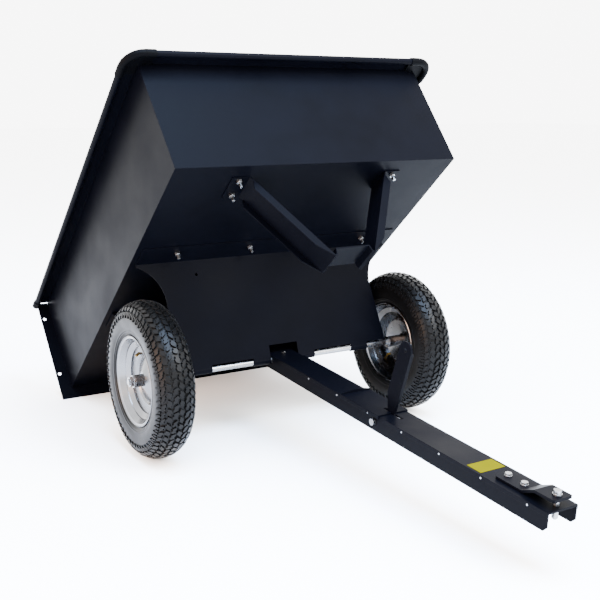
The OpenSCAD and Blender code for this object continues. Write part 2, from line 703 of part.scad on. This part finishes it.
// Torsion spring round the pivot bolt: a straight leg, the coil and a second leg
spring_wire = 2.4;
spring_r = pivot_d / 2 + 3;
spring_x = 16.5;
spring_pitch = 2.9;
spring_turns = floor((channel_x - channel_t - 5 - spring_x) / spring_pitch + 0.01);
function spring_route() = let(n = 14, s = spring_pitch, x0 = spring_x, a0 = 60) concat(
    [[x0, spring_r * cos(a0) - 22 * sin(a0), spring_r * sin(a0) + 22 * cos(a0) - 14]],
    [for (i = [0:n * spring_turns]) let(a = a0 - 360 * i / n)
        [x0 + s * i / n, spring_r * cos(a), spring_r * sin(a)]],
    [[x0 + s * spring_turns, spring_r * cos(a0) + 20, spring_r * sin(a0) - 12]]);
// Closed tube of n sides swept along a route of points
function heading(p, i) = let(a = p[max(i - 1, 0)], b = p[min(i + 1, len(p) - 1)])
    (b - a) / norm(b - a);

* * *

Required work: Return all the data exactly as given.

Result of the task:
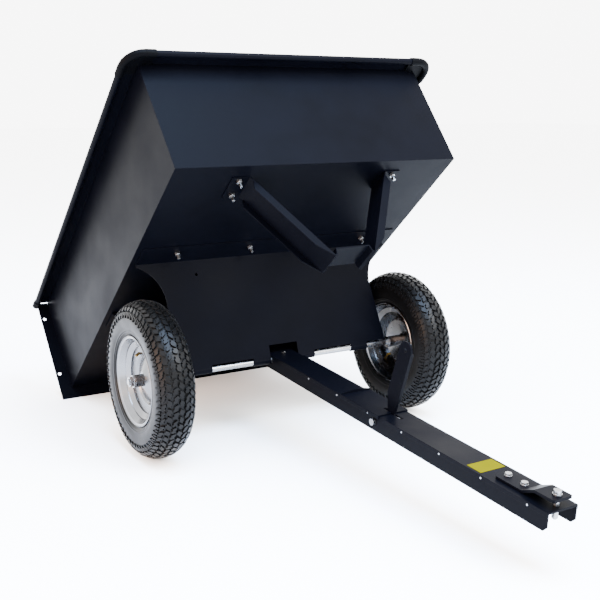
The OpenSCAD and Blender code for this object continues. Write part 2, from line 703 of part.scad on. This part finishes it.
// Torsion spring round the pivot bolt: a straight leg, the coil and a second leg
spring_wire = 2.4;
spring_r = pivot_d / 2 + 3;
spring_x = 16.5;
spring_pitch = 2.9;
spring_turns = floor((channel_x - channel_t - 5 - spring_x) / spring_pitch + 0.01);
function spring_route() = let(n = 14, s = spring_pitch, x0 = spring_x, a0 = 60) concat(
    [[x0, spring_r * cos(a0) - 22 * sin(a0), spring_r * sin(a0) + 22 * cos(a0) - 14]],
    [for (i = [0:n * spring_turns]) let(a = a0 - 360 * i / n)
        [x0 + s * i / n, spring_r * cos(a), spring_r * sin(a)]],
    [[x0 + s * spring_turns, spring_r * cos(a0) + 20, spring_r * sin(a0) - 12]]);
// Closed tube of n sides swept along a route of points
function heading(p, i) = let(a = p[max(i - 1, 0)], b = p[min(i + 1, len(p) - 1)])
    (b - a) / norm(b - a);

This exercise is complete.